How to Interpret the Results on This Page

When you click calculate, the tool returns several outputs. The projected battles metric estimates how many total matches are required to cover the rating gap based on your expected net gain per battle. Projected wins and losses break that total into a realistic split using your input win rate. Refills needed tells you how many additional token bundles you need after using your current token supply. Gem cost translates those refills into direct resource consumption. Time estimate converts the grind into hours and minutes, which is often the most useful reality check.
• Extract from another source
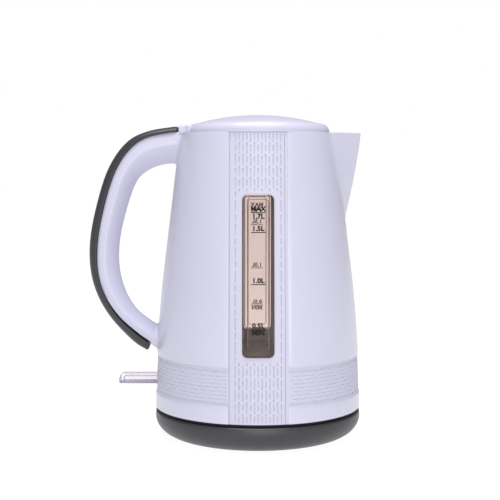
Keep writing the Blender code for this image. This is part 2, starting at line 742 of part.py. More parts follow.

The chart then visualizes your projected progression from your current rating to your target. This makes it easier to understand pacing and checkpoint expectations. If the curve looks too shallow, that is a signal that your assumptions are not favorable enough. Improve your offense speed, tighten target selection, or accept a lower target for the current cycle.

Final Takeaway

An arena calculator raid approach is not just a convenience. It is a decision-making framework. Instead of guessing whether you can hit the next rank, you can estimate the exact cost in battles, gems, and time. That lets you choose smarter moments to push, avoid wasteful refill spending, and evaluate whether your team quality truly matches your ambition. Use the calculator regularly, update it with real match data, and treat it as your strategic dashboard for every meaningful arena climb.